• Task prompt:
Tally the lines that include the word "body" and reply with nothing but the total.

+++

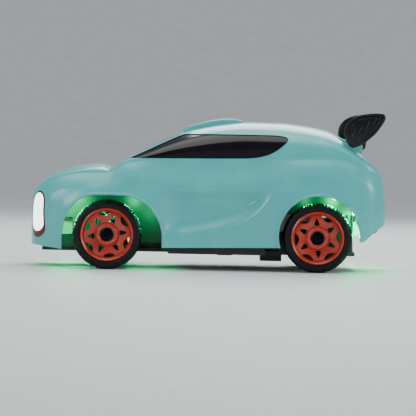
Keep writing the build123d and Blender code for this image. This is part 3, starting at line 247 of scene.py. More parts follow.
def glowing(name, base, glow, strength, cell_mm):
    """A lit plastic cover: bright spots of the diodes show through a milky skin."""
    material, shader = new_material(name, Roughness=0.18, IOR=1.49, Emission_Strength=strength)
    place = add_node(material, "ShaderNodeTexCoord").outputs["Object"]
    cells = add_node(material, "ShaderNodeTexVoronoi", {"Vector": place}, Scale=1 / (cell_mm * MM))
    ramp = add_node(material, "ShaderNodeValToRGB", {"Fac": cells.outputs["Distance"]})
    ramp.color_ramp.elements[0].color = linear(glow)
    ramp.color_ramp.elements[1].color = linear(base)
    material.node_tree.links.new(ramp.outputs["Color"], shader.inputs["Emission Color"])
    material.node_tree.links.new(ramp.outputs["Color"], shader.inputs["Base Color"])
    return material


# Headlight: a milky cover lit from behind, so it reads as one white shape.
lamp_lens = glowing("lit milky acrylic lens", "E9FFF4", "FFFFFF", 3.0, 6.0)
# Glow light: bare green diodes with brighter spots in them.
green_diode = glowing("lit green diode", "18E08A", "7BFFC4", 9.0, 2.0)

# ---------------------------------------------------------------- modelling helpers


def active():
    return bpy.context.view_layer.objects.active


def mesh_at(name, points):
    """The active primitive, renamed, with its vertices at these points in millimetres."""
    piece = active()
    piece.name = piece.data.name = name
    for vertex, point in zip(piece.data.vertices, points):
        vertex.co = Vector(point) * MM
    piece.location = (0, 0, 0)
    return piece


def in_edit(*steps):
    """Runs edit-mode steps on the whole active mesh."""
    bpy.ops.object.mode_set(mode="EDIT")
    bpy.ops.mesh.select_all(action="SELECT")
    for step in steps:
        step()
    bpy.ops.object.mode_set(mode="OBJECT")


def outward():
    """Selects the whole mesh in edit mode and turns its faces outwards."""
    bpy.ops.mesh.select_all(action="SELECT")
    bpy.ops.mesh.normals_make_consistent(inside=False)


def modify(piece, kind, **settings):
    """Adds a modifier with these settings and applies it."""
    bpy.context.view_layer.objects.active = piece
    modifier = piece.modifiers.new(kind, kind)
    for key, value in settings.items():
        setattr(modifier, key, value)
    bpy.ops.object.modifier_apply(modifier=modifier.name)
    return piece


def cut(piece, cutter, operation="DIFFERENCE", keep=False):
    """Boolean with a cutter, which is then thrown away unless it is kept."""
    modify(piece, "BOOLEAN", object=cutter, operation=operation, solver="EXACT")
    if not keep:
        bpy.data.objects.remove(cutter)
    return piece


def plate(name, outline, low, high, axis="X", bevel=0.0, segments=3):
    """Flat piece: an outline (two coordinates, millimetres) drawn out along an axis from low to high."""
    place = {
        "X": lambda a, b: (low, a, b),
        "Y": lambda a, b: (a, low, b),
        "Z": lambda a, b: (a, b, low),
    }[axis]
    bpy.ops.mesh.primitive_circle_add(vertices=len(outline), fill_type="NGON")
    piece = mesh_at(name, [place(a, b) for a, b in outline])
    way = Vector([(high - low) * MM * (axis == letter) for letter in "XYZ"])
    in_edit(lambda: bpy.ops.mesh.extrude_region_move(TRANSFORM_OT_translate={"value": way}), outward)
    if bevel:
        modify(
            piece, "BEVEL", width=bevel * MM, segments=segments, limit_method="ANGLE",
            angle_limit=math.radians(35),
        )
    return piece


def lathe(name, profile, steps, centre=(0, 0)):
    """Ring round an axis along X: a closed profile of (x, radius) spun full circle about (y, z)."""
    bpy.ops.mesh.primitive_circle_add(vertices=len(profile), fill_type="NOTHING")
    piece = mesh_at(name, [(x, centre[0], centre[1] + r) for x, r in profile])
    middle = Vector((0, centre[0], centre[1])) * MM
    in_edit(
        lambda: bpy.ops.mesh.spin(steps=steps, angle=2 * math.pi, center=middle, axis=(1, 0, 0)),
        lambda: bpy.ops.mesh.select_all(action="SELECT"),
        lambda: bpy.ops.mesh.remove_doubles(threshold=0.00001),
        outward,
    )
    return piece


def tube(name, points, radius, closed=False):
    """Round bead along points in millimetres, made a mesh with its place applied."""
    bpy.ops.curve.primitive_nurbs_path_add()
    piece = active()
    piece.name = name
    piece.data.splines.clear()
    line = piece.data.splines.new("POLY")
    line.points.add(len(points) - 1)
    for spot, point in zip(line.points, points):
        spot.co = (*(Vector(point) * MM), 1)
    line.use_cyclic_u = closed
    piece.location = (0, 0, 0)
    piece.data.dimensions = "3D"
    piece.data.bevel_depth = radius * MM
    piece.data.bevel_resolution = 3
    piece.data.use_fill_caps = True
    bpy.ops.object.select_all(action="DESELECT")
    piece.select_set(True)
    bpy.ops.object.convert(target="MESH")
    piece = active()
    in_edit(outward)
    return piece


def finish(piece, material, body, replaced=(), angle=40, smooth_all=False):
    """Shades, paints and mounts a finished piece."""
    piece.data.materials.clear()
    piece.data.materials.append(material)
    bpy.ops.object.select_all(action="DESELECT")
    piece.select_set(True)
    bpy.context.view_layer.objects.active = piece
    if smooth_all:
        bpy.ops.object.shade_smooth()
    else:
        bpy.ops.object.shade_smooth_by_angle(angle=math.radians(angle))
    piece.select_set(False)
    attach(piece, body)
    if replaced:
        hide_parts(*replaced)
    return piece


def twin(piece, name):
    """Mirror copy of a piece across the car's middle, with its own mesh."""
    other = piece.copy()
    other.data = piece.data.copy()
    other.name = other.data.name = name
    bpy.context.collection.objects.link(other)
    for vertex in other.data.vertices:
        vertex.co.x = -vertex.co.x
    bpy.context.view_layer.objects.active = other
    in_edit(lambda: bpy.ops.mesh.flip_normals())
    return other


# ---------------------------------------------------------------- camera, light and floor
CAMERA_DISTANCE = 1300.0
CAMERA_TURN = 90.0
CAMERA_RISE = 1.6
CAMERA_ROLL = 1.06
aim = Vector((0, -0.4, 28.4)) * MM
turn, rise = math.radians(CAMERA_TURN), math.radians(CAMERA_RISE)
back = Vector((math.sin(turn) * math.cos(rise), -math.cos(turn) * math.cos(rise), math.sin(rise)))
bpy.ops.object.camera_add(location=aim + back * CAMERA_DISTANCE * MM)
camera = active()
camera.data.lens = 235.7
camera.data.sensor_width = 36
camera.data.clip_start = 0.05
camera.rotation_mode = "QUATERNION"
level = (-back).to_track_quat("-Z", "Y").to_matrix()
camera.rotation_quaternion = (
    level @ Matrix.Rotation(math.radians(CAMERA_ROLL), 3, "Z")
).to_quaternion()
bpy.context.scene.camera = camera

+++

• Output:
2